▶ Exercise directions
Repeat each line exactly, leaving nothing out.

▶ Source data

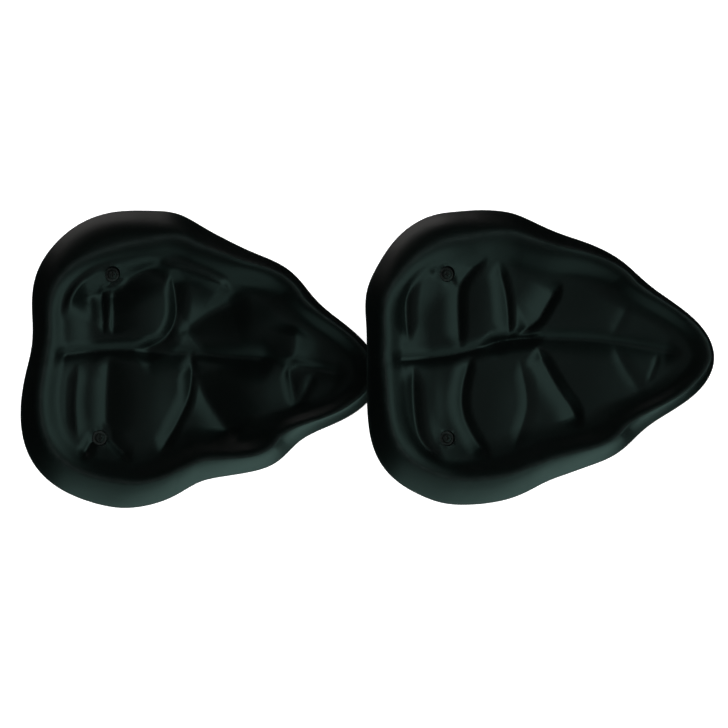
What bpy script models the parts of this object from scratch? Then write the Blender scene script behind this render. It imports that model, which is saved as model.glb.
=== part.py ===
"""Leaf grabber hands: a pair of leaf-shaped scoops, one for each hand.

Each hand is a moulded leaf shell with a D-shaped grip behind the palm. Two screws with washers go in
from the front of the leaf, through bosses in the shell, into the feet of the grip. Both hands lie face up,
each on the flat of its grip and the edge of its tip, and the left tip tucks under the right stem.

Leaf frame: +X from stem to tip, +Y across the leaf, +Z out of the hollow. The crest of the lip is at Z = 0.
"""

import math

import bmesh
import bpy
import numpy as np
from mathutils import Matrix, Vector

NAME = "leaf_grabber_hands"

# Outline of the leaf, as a radius about the leaf's centre. Angles are measured from the tip.
BODY_RADIUS = 0.1303
TIP_REACH = 0.0819
TIP_SPREAD = math.radians(22.8)
SHOULDER_REACH = 0.0166
SHOULDER_ANGLE = math.radians(38.9)
SHOULDER_SPREAD = math.radians(15.8)
LOBE_REACH = 0.0350
LOBE_ANGLE = math.radians(131.5)
LOBE_SPREAD = math.radians(40.1)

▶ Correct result
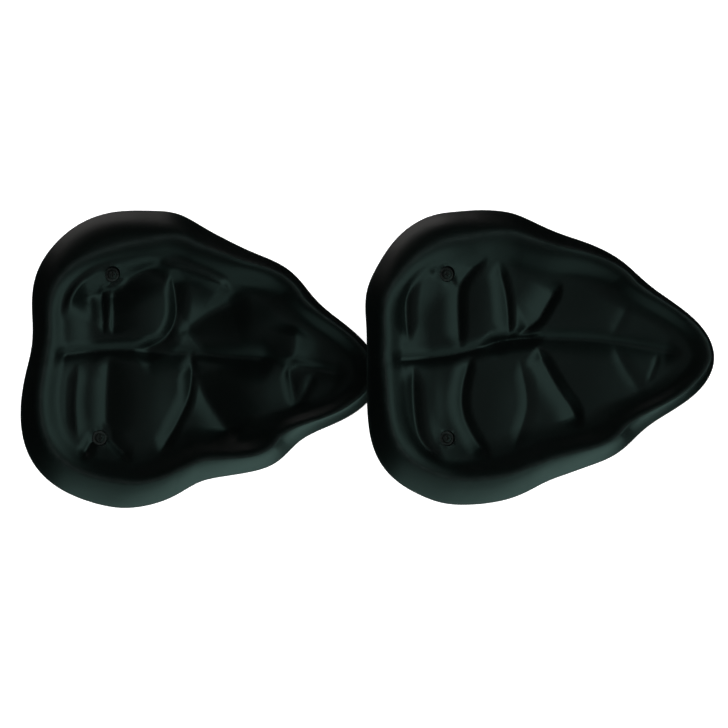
What bpy script models the parts of this object from scratch? Then write the Blender scene script behind this render. It imports that model, which is saved as model.glb.
=== part.py ===
"""Leaf grabber hands: a pair of leaf-shaped scoops, one for each hand.

Each hand is a moulded leaf shell with a D-shaped grip behind the palm. Two screws with washers go in
from the front of the leaf, through bosses in the shell, into the feet of the grip. Both hands lie face up,
each on the flat of its grip and the edge of its tip, and the left tip tucks under the right stem.

Leaf frame: +X from stem to tip, +Y across the leaf, +Z out of the hollow. The crest of the lip is at Z = 0.
"""

import math

import bmesh
import bpy
import numpy as np
from mathutils import Matrix, Vector

NAME = "leaf_grabber_hands"

# Outline of the leaf, as a radius about the leaf's centre. Angles are measured from the tip.
BODY_RADIUS = 0.1303
TIP_REACH = 0.0819
TIP_SPREAD = math.radians(22.8)
SHOULDER_REACH = 0.0166
SHOULDER_ANGLE = math.radians(38.9)
SHOULDER_SPREAD = math.radians(15.8)
LOBE_REACH = 0.0350
LOBE_ANGLE = math.radians(131.5)
LOBE_SPREAD = math.radians(40.1)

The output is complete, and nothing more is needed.